For the very youngest learners there are a number of preschools which are either bilingual or have a heavy focus on foreign languages. Anne Aherne-Daly, owner of the Language Tots preschool in Cary, believes that children younger than 4 learn a second language best through stories, music and art, and she won't even introduce a foreign-language alphabet until then. She says that most of her students have parents that either speak a second language themselves, or travel widely and understand the limitations of being monolingual.

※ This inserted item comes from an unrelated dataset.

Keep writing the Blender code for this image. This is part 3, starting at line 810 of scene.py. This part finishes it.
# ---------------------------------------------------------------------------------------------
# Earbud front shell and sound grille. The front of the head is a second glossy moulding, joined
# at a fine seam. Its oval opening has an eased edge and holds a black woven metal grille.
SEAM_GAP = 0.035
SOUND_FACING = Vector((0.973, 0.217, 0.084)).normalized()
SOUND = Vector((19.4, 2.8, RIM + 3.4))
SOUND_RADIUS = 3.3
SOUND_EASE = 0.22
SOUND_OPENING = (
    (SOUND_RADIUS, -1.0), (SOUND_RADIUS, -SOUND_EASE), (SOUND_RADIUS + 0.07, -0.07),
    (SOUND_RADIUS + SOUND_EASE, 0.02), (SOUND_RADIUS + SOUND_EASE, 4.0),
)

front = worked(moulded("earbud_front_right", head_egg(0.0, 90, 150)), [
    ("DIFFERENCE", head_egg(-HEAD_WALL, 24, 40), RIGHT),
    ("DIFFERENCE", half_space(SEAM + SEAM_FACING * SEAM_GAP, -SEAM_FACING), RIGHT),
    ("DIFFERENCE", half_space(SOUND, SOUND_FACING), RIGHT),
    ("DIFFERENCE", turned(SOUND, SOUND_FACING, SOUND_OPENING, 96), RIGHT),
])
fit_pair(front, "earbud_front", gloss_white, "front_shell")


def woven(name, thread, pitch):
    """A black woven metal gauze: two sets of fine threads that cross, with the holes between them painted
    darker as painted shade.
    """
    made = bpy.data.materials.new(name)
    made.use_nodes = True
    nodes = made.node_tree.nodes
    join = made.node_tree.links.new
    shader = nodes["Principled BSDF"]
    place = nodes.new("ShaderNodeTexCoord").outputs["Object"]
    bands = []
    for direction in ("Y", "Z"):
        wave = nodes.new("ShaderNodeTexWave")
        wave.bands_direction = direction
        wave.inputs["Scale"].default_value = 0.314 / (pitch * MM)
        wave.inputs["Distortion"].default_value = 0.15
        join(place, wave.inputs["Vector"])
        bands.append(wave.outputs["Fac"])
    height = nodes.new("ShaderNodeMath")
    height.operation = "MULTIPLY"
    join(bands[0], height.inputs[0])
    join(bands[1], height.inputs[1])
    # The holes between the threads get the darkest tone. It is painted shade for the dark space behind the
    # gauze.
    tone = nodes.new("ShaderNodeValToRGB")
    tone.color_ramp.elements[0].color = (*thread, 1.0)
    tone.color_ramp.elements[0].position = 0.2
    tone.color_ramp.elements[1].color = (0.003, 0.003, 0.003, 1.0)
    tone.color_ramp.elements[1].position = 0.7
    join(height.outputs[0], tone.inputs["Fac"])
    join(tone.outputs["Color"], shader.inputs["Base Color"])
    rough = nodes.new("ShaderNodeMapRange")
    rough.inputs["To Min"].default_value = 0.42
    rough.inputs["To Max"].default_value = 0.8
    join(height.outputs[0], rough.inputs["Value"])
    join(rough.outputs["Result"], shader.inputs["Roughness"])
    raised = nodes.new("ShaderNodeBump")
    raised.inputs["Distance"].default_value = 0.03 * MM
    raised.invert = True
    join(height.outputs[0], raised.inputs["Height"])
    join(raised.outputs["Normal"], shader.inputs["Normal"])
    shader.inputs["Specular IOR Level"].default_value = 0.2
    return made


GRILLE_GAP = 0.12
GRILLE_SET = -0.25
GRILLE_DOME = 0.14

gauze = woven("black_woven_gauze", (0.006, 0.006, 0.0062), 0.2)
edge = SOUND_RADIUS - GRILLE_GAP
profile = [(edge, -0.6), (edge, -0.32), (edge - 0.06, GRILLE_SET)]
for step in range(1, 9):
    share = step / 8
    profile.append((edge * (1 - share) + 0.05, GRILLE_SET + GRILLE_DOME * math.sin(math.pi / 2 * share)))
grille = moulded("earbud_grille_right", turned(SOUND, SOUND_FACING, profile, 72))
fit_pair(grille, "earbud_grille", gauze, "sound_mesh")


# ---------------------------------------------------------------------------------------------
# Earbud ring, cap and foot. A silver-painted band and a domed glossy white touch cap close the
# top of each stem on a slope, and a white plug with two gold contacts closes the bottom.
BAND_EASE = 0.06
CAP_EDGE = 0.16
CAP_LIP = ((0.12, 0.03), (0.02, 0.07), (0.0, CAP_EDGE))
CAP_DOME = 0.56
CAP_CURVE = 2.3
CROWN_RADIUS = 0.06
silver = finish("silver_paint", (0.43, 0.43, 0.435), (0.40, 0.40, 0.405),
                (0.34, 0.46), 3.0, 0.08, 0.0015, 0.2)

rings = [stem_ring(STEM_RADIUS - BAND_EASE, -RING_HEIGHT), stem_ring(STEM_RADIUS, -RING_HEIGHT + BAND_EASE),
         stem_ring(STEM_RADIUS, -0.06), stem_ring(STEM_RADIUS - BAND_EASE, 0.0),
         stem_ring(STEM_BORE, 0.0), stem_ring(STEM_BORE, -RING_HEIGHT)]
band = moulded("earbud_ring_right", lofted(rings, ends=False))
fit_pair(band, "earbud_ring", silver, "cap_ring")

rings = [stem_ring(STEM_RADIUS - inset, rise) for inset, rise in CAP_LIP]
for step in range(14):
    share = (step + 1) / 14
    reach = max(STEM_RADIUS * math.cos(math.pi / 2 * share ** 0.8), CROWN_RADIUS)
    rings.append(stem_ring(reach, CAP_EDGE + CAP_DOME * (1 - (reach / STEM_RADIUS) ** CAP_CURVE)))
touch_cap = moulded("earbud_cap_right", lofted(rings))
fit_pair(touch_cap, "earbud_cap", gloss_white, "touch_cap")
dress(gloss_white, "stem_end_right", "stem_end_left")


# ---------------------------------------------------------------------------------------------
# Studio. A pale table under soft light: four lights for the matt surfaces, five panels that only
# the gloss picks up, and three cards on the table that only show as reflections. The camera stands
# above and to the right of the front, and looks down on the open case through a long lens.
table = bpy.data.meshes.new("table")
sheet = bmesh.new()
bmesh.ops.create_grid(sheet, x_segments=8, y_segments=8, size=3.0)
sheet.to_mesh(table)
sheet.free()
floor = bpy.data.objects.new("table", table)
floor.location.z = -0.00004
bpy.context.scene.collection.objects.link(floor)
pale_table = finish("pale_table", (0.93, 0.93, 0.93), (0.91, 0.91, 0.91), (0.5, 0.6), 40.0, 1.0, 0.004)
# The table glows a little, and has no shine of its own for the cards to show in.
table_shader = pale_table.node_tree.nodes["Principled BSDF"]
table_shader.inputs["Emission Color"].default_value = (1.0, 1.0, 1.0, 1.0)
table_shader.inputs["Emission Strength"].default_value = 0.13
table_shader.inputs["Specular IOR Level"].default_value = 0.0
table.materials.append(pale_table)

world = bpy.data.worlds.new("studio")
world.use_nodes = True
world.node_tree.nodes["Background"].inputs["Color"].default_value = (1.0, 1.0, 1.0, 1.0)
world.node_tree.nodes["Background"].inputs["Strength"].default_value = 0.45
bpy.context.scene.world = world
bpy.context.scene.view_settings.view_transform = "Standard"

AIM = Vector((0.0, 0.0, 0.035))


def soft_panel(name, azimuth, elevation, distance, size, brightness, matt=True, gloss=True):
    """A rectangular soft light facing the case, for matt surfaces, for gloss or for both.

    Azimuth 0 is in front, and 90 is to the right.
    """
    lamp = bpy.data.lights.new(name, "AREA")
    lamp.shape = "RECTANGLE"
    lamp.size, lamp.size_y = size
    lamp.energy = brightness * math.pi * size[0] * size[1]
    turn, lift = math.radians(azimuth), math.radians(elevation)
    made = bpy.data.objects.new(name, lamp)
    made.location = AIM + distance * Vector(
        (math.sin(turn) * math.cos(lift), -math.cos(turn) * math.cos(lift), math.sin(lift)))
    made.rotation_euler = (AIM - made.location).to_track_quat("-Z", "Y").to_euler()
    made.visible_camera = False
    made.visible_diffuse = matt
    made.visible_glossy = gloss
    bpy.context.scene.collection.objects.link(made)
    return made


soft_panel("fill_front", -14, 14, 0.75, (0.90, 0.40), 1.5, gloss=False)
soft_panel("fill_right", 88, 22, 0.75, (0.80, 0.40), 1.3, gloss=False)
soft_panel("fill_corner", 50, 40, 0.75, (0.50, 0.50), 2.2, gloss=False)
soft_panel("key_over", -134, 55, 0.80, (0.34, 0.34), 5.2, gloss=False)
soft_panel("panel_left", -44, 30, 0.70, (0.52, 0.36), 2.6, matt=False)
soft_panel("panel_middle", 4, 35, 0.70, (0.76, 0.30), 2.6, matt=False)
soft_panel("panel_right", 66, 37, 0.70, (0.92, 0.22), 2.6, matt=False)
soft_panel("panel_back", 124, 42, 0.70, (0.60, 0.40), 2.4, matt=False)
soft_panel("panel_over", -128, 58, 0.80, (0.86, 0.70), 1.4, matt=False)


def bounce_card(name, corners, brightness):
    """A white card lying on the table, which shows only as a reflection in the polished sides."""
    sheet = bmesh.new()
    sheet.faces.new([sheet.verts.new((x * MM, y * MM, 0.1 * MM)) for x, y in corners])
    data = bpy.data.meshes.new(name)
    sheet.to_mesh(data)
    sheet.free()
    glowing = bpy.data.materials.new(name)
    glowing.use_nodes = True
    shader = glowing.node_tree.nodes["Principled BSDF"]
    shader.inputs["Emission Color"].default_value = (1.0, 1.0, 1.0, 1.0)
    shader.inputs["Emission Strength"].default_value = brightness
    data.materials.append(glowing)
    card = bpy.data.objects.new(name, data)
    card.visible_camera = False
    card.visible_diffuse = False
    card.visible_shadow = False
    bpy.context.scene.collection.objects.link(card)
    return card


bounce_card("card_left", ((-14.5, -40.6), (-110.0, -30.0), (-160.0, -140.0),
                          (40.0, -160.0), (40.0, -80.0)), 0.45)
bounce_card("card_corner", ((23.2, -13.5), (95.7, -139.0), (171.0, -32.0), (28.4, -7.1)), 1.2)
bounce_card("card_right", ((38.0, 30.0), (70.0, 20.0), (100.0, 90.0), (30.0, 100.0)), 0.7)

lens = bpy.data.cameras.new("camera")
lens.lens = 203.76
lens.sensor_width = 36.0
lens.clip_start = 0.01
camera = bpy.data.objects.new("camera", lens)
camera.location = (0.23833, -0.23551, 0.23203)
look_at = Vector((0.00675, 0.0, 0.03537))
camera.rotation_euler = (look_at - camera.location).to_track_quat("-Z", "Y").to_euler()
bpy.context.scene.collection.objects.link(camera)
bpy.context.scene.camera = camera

Her students leave with a "good introductory knowledge" of both Spanish and French, she says.

Though the Chapel Hill-Carrboro school district seems to have set the pace for foreign language learning with its recent implementation of mandatory Spanish classes from kindergarten through fifth grade and its two fully bilingual elementary programs, it is by no means alone among public school systems showing interest in foreign languages. There are a number of magnet elementary schools in Durham and Wake counties that focus on learning a second language.

Millbrook Elementary in Raleigh has an internationally focused program to train students to become citizens of the world. This, of course, involves foreign languages. Students in grades K through 3, receive 30 to 40 minutes of French or Spanish instruction every week; fourth- and fifth-graders get 40 minutes three times a week. Teachers use what's known as the TPR (total physical response) method of teaching, which uses the physical acting out of words and phrases to help students learn new words.

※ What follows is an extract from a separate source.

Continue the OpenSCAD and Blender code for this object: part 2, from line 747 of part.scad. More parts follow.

Students leave the fifth grade with "a good handle on the oral language," says Terri Walker, the primary years program coordinator for Millbrook.

Burton Geo-World elementary magnet school in Durham goes even further, with classes in French, Spanish or German every day. Program coordinator Nancy Cheek explains that at Burton language study is less about usefulness and more about a larger goal of making students into "international people" who understand diversity and distinctive points of view.

"We figure that one language is just as good as the other," she says.

In addition to the ever-popular French and Spanish, languages like Mandarin Chinese are increasingly common in area schools, reflecting the area's changing demographics. Chapel Hill's Glenwood Elementary began a dual language program in English and Mandarin in 2002, where half the day is taught in one language and half in the other. (There is a similar program in Spanish at Carrboro Elementary.)

Across town, Phillips Middle School has played host to a popular Saturday afternoon Chinese language school. Approximately 280 children receive in instruction in Chinese language and culture, with two hours of grammar and vocabulary followed by two hours of dance, chess, drawing, violin and more.

Although most of the students are the children of Chinese immigrants who want them to learn their ancestral language, there are some non-Chinese American students who benefit from the classes as well, says Chunqin Deng, the school's academic director.

Whatever reason parents have for enrolling their children in Chinese school, or any other foreign language program for that matter, Deng says, one thing is certain: "If you know more than one language, it should be good for your future."